Spices at a Dubai souk - Credit: GETTY
Spices at a Dubai souk Credit: GETTY

Al Seef isn’t the only development set to change all that. Breathing life back into this undervalued and often forgotten part of town is a game-changing initiative – and a contact has offered to give me a private preview ahead of the official opening. I stride through Al Seef and then Al Fahidi and the frenetic Textile Souq (“No, thanks, I don’t need a sarong/foot stool/genuine Louis Vuitton handbag”). I carry on beyond Bur Dubai abra station, resisting the chance to jump on a boat, and finally I arrive at my destination: Shindagha.

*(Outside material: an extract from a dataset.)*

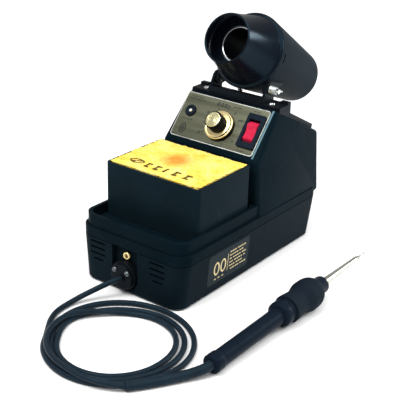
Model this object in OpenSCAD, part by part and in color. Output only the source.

Previously home to a few tired museums, Shindagha reaches all the way to Port Rashid and the Arabian Gulf and has been quietly undergoing a transformation of epic proportions. The entire area will soon be an open-air museum, in turn populated with more museums built to the specifications of a map from the 1950s. As many as 20 traditional Emirati courtyard-houses will present different aspects of local history and culture. For the first time, ancestors’ intimate memories will be shared through installations, films, workshops and family heirlooms, all within one complex. The topics explored here will range from life at sea and the fruits of the land to beauty and food, with sections launching in phases from December 2018 up until 2020, the year of Dubai Expo.

Finally, the story of the Emirati will have a home – and it won’t be just for curious tourists. This institution aims to assert the essence of the Emirati and ensure their traditions are preserved for future generations at a time when locals are outnumbered by expatriates by four to one. In Dubai, youth has simply swapped cardamom-laced Arabian coffees and oud fumigations for Starbucks and Chanel.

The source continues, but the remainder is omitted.